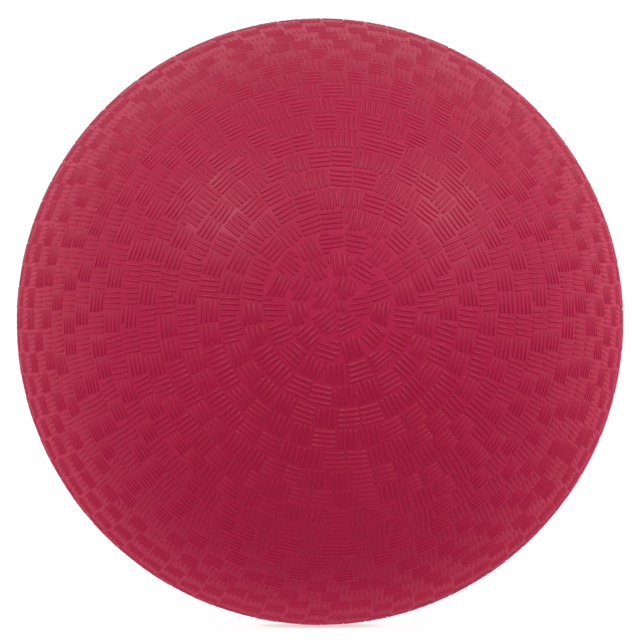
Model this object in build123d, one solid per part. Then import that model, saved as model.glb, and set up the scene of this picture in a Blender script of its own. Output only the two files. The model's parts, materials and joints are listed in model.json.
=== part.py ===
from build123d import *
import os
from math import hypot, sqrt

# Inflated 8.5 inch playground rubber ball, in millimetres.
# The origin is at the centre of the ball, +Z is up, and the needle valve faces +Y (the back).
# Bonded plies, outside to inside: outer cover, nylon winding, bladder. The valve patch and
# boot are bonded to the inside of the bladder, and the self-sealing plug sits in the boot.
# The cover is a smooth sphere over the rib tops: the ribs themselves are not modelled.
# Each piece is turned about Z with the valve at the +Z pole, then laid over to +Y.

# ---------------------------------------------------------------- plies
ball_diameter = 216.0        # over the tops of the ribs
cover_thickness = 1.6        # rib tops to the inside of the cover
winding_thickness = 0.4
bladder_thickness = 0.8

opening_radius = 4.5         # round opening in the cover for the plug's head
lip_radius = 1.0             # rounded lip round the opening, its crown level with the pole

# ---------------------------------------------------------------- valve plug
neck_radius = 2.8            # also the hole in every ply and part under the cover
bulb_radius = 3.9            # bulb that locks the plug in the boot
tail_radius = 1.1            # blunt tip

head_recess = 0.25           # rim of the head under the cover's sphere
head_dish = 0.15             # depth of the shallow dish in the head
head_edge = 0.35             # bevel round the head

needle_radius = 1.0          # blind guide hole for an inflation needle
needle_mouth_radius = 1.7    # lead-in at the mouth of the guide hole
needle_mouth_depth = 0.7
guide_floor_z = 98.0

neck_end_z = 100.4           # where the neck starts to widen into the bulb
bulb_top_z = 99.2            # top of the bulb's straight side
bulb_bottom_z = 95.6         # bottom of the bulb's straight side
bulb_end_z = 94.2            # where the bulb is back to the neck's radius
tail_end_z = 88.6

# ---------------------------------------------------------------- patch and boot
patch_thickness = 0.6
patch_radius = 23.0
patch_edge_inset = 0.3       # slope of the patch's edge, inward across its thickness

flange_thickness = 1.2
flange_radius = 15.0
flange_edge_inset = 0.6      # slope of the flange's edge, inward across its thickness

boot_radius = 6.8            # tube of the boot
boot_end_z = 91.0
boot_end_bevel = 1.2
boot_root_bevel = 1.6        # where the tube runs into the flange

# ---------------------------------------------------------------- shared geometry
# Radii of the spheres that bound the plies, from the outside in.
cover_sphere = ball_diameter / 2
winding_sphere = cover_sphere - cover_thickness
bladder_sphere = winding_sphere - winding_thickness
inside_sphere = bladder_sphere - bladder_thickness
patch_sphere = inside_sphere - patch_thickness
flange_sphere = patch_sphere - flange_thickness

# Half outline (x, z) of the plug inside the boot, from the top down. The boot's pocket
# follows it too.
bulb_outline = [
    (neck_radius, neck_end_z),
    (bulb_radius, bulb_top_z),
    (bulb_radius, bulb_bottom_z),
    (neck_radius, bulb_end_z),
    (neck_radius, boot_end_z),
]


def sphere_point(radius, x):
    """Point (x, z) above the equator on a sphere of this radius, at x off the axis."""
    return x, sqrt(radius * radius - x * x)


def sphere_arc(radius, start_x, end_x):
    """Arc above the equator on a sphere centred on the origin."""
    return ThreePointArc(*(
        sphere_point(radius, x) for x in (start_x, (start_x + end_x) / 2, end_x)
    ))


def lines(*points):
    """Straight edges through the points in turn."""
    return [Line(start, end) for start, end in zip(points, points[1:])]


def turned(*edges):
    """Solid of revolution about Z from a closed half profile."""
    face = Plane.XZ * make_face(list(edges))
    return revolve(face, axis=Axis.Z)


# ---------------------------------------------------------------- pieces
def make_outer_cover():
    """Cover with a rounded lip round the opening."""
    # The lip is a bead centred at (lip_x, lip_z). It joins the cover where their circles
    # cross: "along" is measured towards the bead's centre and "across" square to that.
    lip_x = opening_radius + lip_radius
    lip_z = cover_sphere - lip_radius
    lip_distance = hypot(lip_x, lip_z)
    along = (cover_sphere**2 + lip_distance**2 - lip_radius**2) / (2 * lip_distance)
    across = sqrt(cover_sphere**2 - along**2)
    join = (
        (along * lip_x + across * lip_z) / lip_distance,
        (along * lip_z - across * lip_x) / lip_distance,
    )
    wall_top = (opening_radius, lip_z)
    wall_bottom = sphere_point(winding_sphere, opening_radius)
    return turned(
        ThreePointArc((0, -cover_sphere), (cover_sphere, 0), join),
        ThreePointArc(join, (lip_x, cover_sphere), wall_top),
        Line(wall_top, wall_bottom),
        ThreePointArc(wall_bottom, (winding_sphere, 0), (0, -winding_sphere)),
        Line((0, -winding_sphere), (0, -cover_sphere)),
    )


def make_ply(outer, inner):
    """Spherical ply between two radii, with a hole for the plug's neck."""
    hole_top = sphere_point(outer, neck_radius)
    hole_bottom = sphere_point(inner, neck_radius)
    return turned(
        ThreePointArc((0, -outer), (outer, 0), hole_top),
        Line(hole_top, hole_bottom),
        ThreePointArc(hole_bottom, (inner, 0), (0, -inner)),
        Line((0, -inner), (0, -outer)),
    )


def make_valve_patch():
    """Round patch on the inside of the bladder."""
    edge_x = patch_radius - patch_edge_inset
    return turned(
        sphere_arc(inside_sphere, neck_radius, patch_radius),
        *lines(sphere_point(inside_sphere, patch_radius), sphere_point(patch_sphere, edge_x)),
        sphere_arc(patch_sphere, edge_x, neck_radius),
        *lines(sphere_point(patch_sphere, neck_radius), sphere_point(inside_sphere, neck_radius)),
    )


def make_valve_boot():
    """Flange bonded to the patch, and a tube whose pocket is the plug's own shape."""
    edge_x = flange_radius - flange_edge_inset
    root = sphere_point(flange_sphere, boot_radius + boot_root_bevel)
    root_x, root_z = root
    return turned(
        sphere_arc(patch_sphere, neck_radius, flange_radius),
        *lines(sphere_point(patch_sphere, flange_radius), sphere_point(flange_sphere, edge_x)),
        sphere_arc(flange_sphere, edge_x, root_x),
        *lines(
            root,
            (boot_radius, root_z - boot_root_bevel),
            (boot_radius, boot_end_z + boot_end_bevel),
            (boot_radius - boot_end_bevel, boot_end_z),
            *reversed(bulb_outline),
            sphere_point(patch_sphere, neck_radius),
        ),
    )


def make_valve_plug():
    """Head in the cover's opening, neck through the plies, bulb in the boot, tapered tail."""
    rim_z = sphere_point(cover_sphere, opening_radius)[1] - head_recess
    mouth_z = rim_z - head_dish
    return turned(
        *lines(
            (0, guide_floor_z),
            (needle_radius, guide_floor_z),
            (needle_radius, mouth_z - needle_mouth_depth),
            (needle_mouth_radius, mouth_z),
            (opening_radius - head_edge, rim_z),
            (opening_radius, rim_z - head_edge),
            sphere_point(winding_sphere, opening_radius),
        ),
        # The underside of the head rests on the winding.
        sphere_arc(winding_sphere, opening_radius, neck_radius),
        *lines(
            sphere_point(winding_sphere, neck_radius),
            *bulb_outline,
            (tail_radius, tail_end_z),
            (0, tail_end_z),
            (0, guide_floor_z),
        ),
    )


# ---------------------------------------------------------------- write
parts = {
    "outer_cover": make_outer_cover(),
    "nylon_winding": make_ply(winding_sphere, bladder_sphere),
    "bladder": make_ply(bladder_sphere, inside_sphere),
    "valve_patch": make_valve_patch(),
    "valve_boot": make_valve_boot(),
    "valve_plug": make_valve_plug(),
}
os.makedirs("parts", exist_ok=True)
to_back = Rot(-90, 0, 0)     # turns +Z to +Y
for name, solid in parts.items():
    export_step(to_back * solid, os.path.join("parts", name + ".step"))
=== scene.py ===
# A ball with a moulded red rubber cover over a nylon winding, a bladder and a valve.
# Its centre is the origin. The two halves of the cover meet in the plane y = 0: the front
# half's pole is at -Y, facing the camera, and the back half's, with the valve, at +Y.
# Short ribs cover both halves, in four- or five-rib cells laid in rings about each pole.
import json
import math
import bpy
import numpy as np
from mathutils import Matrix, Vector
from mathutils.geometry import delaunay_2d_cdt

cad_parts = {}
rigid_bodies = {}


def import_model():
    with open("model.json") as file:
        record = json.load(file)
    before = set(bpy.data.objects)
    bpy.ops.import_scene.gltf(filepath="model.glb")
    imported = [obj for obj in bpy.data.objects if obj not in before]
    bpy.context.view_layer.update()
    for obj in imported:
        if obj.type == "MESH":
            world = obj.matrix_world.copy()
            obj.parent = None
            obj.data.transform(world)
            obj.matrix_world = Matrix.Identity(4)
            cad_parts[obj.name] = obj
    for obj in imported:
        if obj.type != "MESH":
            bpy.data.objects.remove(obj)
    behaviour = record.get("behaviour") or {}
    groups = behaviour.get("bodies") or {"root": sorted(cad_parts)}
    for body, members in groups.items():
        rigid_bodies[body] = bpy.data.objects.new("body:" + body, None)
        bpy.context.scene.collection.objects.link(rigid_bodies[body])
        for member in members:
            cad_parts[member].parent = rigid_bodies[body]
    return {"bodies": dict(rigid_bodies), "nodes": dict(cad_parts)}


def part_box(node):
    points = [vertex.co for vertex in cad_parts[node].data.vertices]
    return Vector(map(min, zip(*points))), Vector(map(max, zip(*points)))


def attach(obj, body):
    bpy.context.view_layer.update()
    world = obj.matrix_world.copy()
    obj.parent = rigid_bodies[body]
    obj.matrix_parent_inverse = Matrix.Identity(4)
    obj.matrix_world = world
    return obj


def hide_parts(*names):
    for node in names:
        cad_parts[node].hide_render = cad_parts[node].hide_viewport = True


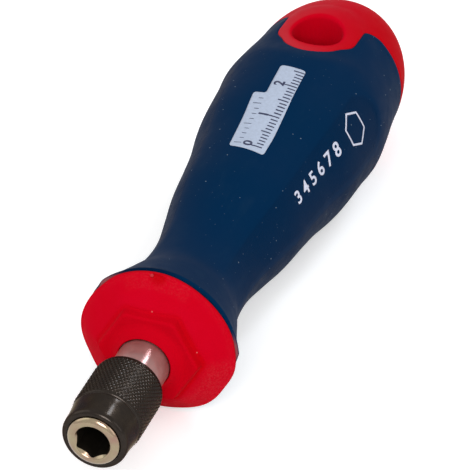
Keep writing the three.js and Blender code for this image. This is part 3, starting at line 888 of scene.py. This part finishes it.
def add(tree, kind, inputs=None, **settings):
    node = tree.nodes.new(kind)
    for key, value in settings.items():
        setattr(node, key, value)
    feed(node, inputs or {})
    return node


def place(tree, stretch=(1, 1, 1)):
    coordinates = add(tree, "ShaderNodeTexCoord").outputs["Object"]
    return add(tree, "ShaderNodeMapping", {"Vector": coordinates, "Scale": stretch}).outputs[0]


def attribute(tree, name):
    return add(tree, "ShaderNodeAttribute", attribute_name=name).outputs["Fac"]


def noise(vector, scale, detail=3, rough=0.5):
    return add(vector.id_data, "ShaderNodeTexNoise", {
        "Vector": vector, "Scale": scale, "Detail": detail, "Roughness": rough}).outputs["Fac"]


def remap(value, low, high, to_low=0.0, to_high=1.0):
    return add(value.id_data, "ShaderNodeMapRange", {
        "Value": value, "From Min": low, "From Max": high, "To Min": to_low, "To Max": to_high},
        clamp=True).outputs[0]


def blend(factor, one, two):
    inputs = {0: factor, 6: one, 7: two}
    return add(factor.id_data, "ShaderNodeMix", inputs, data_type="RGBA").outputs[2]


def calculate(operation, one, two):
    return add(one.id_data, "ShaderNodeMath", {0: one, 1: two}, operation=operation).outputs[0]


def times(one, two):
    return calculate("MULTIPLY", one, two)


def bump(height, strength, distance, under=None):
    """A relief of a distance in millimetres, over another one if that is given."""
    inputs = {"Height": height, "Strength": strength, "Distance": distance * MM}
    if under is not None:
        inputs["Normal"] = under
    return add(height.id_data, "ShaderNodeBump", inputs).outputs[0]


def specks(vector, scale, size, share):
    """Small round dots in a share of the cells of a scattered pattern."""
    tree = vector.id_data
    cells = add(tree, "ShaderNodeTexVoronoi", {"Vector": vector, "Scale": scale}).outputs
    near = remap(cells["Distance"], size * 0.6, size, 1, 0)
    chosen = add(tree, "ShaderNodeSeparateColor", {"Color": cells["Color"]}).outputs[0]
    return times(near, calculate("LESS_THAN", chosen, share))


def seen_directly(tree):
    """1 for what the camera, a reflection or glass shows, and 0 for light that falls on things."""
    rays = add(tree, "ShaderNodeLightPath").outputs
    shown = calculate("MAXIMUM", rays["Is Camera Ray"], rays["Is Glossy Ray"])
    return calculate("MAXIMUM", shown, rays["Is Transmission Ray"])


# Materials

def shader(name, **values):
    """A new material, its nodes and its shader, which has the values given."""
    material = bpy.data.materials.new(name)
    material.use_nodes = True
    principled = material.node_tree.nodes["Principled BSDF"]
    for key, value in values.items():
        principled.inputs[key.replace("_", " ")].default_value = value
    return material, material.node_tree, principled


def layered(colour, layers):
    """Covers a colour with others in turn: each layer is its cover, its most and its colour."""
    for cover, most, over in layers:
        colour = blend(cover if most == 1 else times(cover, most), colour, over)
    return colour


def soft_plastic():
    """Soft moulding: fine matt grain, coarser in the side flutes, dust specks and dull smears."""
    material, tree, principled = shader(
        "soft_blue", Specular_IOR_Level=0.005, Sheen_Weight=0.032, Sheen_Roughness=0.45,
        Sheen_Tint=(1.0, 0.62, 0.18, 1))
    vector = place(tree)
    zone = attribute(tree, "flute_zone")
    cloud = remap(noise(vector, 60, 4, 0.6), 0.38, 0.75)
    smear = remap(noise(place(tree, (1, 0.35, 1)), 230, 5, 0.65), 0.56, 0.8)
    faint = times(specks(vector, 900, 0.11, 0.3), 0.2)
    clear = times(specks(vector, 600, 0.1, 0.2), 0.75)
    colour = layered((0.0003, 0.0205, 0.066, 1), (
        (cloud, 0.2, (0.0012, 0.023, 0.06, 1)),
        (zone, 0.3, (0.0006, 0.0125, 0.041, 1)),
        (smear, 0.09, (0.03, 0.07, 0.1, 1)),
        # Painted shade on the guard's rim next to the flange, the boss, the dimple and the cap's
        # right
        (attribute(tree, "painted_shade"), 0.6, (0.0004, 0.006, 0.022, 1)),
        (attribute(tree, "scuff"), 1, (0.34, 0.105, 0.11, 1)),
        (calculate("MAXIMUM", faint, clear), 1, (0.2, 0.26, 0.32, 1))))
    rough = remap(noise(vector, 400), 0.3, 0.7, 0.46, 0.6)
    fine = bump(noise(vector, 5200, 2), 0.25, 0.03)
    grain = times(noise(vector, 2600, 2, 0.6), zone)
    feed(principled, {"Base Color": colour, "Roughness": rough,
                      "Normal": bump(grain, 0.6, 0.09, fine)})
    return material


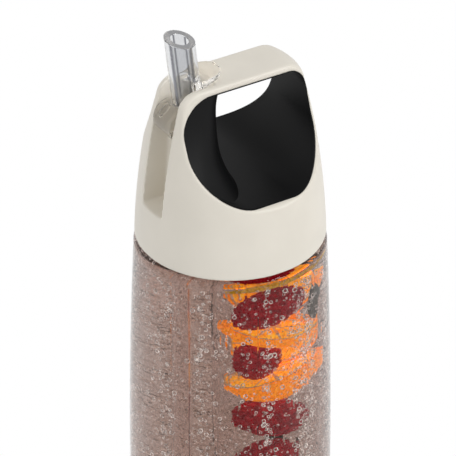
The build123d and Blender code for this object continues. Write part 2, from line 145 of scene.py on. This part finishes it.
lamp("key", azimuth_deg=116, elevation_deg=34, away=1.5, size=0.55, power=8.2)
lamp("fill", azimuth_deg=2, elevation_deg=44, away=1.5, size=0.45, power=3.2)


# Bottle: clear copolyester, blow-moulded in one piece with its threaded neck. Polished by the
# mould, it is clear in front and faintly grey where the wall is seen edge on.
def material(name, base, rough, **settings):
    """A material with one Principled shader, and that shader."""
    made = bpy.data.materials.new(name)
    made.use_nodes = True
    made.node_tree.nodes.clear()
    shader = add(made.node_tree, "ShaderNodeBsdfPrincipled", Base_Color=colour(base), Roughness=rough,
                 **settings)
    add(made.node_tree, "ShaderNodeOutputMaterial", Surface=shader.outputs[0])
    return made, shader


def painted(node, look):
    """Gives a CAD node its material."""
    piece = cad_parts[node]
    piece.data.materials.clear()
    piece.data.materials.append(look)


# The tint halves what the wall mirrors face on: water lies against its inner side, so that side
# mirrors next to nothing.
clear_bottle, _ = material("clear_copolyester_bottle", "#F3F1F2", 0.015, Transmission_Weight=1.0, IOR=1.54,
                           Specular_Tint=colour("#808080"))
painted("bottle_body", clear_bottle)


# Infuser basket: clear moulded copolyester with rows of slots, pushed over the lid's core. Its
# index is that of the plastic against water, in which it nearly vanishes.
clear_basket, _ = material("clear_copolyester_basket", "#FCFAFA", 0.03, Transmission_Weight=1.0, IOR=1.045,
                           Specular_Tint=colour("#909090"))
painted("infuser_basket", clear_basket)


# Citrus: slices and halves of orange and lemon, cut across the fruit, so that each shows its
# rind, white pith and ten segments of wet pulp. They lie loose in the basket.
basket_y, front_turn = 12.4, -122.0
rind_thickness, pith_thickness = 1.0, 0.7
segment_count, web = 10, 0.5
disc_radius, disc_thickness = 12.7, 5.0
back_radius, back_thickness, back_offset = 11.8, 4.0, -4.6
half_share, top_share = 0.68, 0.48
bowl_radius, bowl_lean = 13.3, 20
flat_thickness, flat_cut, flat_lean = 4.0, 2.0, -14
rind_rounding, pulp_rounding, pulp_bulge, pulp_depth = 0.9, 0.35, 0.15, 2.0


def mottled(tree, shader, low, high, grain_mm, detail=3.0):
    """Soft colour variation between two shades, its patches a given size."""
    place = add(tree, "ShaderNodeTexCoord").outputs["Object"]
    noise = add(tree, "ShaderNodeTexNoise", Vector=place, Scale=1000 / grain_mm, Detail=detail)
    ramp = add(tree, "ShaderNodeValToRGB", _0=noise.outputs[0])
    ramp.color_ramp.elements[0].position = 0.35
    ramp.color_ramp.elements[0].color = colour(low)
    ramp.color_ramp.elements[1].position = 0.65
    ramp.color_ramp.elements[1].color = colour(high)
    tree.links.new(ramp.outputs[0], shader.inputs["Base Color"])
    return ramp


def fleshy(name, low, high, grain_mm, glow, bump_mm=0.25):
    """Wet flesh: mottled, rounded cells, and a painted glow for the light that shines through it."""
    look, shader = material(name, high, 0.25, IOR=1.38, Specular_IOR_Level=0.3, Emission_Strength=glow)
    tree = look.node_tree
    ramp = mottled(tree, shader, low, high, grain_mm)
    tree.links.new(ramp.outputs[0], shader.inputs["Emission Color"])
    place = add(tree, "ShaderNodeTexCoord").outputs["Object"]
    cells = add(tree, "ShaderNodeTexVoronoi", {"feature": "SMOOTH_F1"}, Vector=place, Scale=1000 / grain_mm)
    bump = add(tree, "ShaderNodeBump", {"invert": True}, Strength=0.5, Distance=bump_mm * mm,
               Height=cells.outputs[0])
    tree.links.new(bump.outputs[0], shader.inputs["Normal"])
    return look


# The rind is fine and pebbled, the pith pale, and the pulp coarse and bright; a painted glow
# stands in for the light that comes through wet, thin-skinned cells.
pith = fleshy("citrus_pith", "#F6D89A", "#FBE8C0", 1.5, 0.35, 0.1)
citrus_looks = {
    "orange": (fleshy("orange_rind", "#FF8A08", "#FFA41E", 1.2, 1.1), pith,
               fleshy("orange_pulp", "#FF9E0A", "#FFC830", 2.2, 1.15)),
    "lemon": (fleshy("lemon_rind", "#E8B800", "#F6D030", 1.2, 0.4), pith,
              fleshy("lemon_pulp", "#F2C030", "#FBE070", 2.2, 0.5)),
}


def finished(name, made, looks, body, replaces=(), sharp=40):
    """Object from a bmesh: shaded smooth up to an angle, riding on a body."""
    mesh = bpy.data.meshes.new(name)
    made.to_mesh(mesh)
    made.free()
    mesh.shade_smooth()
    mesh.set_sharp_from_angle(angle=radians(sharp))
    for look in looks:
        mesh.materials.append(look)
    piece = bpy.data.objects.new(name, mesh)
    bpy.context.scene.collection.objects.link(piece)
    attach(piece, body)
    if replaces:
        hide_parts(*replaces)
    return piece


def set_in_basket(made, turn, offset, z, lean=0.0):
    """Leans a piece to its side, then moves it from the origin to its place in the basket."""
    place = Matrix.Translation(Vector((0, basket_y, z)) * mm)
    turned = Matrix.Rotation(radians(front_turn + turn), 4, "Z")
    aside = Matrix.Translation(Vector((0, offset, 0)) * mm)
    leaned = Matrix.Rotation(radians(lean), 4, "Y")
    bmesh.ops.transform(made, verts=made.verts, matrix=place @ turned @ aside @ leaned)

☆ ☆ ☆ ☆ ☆

Goal of the exercise: Reproduce exactly the lines from the one containing "obj.parent = None" through the one containing "cad_parts[node].hide_render = cad_parts[node].hide_viewport", inclusive, and nothing else.

Task response:
            obj.parent = None
            obj.data.transform(world)
            obj.matrix_world = Matrix.Identity(4)
            cad_parts[obj.name] = obj
    for obj in imported:
        if obj.type != "MESH":
            bpy.data.objects.remove(obj)
    behaviour = record.get("behaviour") or {}
    groups = behaviour.get("bodies") or {"root": sorted(cad_parts)}
    for body, members in groups.items():
        rigid_bodies[body] = bpy.data.objects.new("body:" + body, None)
        bpy.context.scene.collection.objects.link(rigid_bodies[body])
        for member in members:
            cad_parts[member].parent = rigid_bodies[body]
    return {"bodies": dict(rigid_bodies), "nodes": dict(cad_parts)}


def part_box(node):
    points = [vertex.co for vertex in cad_parts[node].data.vertices]
    return Vector(map(min, zip(*points))), Vector(map(max, zip(*points)))


def attach(obj, body):
    bpy.context.view_layer.update()
    world = obj.matrix_world.copy()
    obj.parent = rigid_bodies[body]
    obj.matrix_parent_inverse = Matrix.Identity(4)
    obj.matrix_world = world
    return obj


def hide_parts(*names):
    for node in names:
        cad_parts[node].hide_render = cad_parts[node].hide_viewport = True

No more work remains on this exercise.